Quarterly Rideshare Update

There's also the quarertly Rideshare report. I'm still working on understanding what exactly these numbers mean.

Here's the latest:

Drive Less Connect Numbers for Q1, 2014-2015 year
July-September 2014
And here's the same period from last year:

Drive Less Connect Numbers for Q1, 2013-14
Jul-Sept 2013
Compared to last year, walk, bike, and bus trips are up - but since these are numbers from Polk, Marion, and Yamhill counties, the proportions of total trips are dinky.

Drive Less Connect Numbers for Q2, 2013-14
Oct-Dec 2013

Drive Less Connect Numbers for Q3, 2013-14
Jan-March 2014

Drive Less Connect Numbers for Q4, 2013-14
April - June 2014
Quarterly new user growth in this tri-county area seems pretty meagre:
303 - Q1, 2013-14
728 - Q2, 2013-14
150 - Q3, 2013-14
139 - Q4, 2013-14
185 - Q1, 2014-15
And I wonder what similar departments in Corvallis, Eugene, Portland, Medford, and Bend are experiencing. The lack of comparison and analysis is a problem for assessing how Rideshare is actually performing. These are just contextless factoids, and it's not clear that other Rideshare activities are specifically aimed boosting these numbers. And if they aren't aimed at this, why report on the numbers?

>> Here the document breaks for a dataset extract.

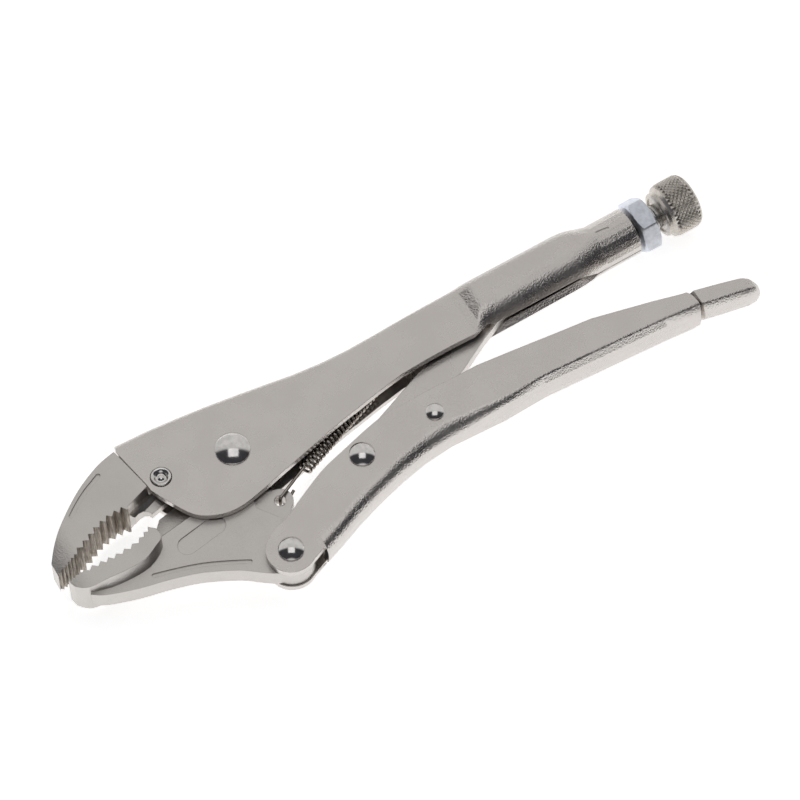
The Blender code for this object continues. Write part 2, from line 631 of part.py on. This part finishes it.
def lock_nut(mat):
    corner = NUT_FLATS / 2 / math.cos(math.pi / 6)
    bore = SCREW_R + GAP
    chamfer = 0.9
    profile = [(bore, 0), (corner - 1.4, 0), (corner, chamfer), (corner, NUT_LENGTH - chamfer),
               (corner - 1.4, NUT_LENGTH), (bore, NUT_LENGTH), (bore, 0)]
    nut = place("lock_nut", along_screw(turned(profile, 48), NUT_X), (NUT_X, SCREW_Y), mat)
    hexagon = []
    for i in range(6):
        angle = NUT_TURN + math.radians(60 * i)
        hexagon.append((-math.cos(angle) * corner, math.sin(angle) * corner))
    bm = along_screw(prism(hexagon, -1, NUT_LENGTH + 1), NUT_X)
    boolean(nut, bm, (NUT_X, SCREW_Y), "INTERSECT")
    return nut


def thread_insert(mat):
    outer = TUBE_R - TUBE_WALL - 0.2
    inner = SCREW_R + 0.2
    length = TUBE_END_X - TUBE_START_X - 0.8
    profile = [(inner, 0.4), (outer - 0.4, 0), (outer, 0.4), (outer, length), (inner, length), (inner, 0.4)]
    bm = along_screw(turned(profile, 40), TUBE_START_X + 0.5)
    return place("thread_insert", bm, (TUBE_START_X, SCREW_Y), mat)


def build():
    clear_scene()
    plate = material("nickel_plate", (0.62, 0.60, 0.57), 0.32)
    teeth = material("jaw_steel", (0.60, 0.58, 0.55), 0.36)
    polished = material("polished_rivet", (0.72, 0.71, 0.69), 0.12)
    wire = material("spring_wire", (0.22, 0.21, 0.20), 0.35)
    zinc = material("zinc_plate", (0.62, 0.65, 0.70), 0.28)
    nickel = material("knurled_nickel", (0.64, 0.62, 0.58), 0.30)
    steel = material("plain_steel", (0.50, 0.49, 0.48), 0.40)
    upper_handle(plate)
    lower_handle(plate)
    upper_jaw(teeth)
    lower_jaw(teeth)
    toggle_link(steel)
    release_lever(plate)
    jaw_spring(wire)
    adjusting_screw(steel)
    adjusting_knob(nickel)
    lock_nut(zinc)
    thread_insert(steel)
    rivet("main_pivot_rivet", MAIN_PIVOT, 4.0, 5.7, 2.1, HANDLE_HALF, polished)
    rivet("jaw_handle_rivet", EAR_PIVOT, 3.0, 4.2, 1.9, HANDLE_HALF, polished)
    rivet("link_rivet", LINK_PIVOT, 3.0, 4.2, 1.9, HANDLE_HALF, polished)
    rivet("release_lever_rivet", LEVER_PIVOT, 2.0, 2.9, 1.1, HANDLE_HALF + 0.35, polished)
    flush = HANDLE_HALF - 0.2
    dish = [(0, flush - 1.0), (1.6, flush - 0.9), (2.6, flush - 0.1), (3.3, flush)]
    profile = dish + [(radius, -height) for radius, height in reversed(dish)]
    bm = turned(profile, 32)
    bmesh.ops.translate(bm, verts=bm.verts, vec=(*JAW_PIN, 0))
    place("fixed_jaw_pin", bm, JAW_PIN, polished)


build()
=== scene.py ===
"""Looks of the locking pliers: nickel plate, knurl, threads, rivets and the coil spring.

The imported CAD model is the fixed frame. Sizes here are in millimetres in a drawing whose
zero is the main pivot, on the middle plane: X along the adjusting screw towards the knob,
Y towards the upper handle's back and Z through the thickness.
"""
import json
import math

import bmesh
import bpy
from mathutils import Matrix, Vector


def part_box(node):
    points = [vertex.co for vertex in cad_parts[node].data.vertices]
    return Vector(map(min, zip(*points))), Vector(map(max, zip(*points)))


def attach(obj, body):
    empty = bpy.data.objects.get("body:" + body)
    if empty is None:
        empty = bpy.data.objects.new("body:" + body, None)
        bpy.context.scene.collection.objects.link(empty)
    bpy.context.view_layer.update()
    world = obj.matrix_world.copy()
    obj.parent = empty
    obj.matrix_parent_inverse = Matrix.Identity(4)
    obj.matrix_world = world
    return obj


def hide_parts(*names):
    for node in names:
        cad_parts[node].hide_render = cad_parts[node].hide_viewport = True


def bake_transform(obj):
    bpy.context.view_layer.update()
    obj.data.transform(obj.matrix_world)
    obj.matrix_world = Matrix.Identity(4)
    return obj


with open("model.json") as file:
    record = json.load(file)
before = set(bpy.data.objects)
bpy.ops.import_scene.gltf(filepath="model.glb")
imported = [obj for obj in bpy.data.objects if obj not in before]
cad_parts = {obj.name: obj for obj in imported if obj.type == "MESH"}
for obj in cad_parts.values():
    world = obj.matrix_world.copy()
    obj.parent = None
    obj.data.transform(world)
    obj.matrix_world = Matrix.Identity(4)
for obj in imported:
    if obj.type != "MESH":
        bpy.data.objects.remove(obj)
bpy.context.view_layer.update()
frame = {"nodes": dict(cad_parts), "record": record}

MM = 0.001
PIVOT = (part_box("main_pivot_rivet")[0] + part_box("main_pivot_rivet")[1]) / 2
SCREW_Y = 3.5
SCREW_R = 5.0
HANDLE_HALF = 6.5
JAW_PIN = (-24.5, 3.4)
EAR_PIVOT = (-2.3, -40.4)
LINK_PIVOT = (34.2, -23.5)
LEVER_PIVOT = (61.8, -22.9)
SPRING_HOLE = (4.3, -22.3)
SPRING_START = (17.0, -15.6)
SPRING_END = (57.0, -0.4)
TAB_HALF = 2.9
SCREW_TIP_X = 113.0
SCREW_PITCH = 1.5
NUT_X = 153.8
NUT_LENGTH = 6.5
NUT_FLATS = 17.0
KNOB_X = 163.7
KNOB_END_X = 176.6
KNOB_R = 9.5
RIVET_RIM = 0.35


def at(x, y, z=0.0):
    """A drawing point in the frame's metres."""
    return PIVOT + Vector((x, y, z)) * MM


# ---------------------------------------------------------------- materials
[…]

Rideshare is working on a strategic plan, and maybe it will include a better set of assessment metrics and goals.

(It's also true that Cherriots' advocacy for things like the Third Bridge is wildly inconsistent with programming like Rideshare, and it's possible there are institutional reasons to keep Rideshare small and on the margins. This is a possible structural problem.)

Rideshare is badly underfunded, and it's almost certain that they are spread too thinly. At the same time, our community has tons of room for improvement in reducing drive-alone trips.

Cherriots' Board meets Thursday the 11th at 6:30pm, Courthouse Square, Senator Hearing Room, 555 Court St NE.